Practical items dominated the Great Depression era and the years of World War II. However, even during these times, designs with an unmistakably trademark look began to appear. In 1938, Fenton made perfume bottles of French opalescent glass in a hobnail pattern for the Wrisley Company. This expanded by 1939 into a variety of items done in hobnail milk glass, which would become the firm’s top-selling line.

 

During the late thirties, more achievements came. The standout design motif of Fenton that makes it instantly recognizable was born: this was the delicate ruffle of the “crimp” and “double crimp” seen at the edges of vases and other objects. This hallmark set Fenton apart in the art glass world, as only a highly skilled craftsman can spin an edge of molten color on a piece (photo right: a “coin dot” opalescent Jack in the Pulpit vase with a ruffled edge; $495).

 

The unique ruffles edges found on many Fenton wares soon transmuted into the creation of the companies "Crest" lines during the 1940s. Opaque glass formed the body of such items, while a clear or colored border was added around the ruffled edge. Clear ruffled edges were called "Silver Crest," bright green borders were called "Emerald Crest," opaque white was “Snow Crest," and black was “Ebony Crest.”

 

By the 1950s, milk glass hobnail was known as Fenton’s “flagship pattern.” Also during this time, a variety of opaque glass colors became desirable.
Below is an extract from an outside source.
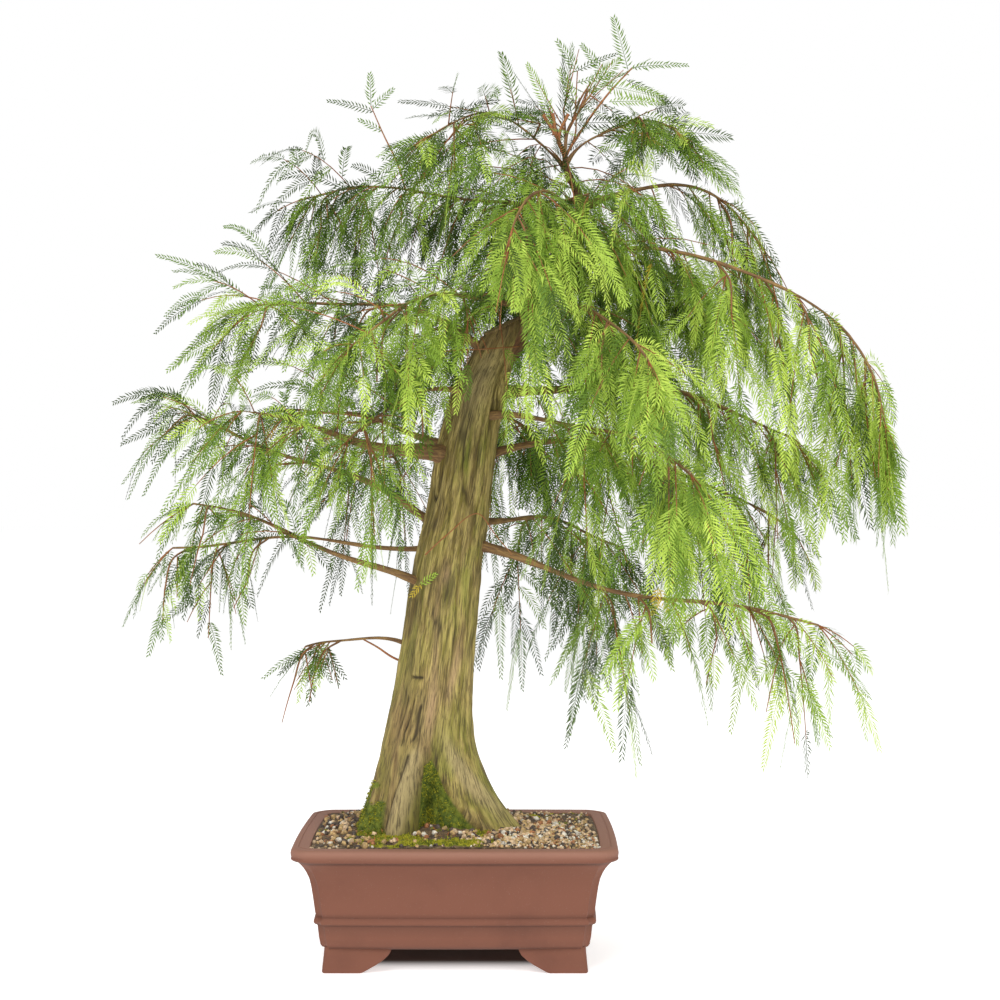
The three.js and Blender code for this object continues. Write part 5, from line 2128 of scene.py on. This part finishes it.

Up until that point, no Fenton piece had carried a maker’s mark, but the firm decided that each handler should have his own mark for the handled baskets. (Skill is needed to put handles on baskets and pitchers. In 25 seconds, the handler attaches a molten ribbon of glass to form a handle.)

 

In the last few years, Fenton has encountered financial problems that threatened to dismantle the company. However, these have been solved, and Fenton continues to produce beautiful pieces of American art glass. (Photo, left: Fenton scalloped-edge vase; $30.)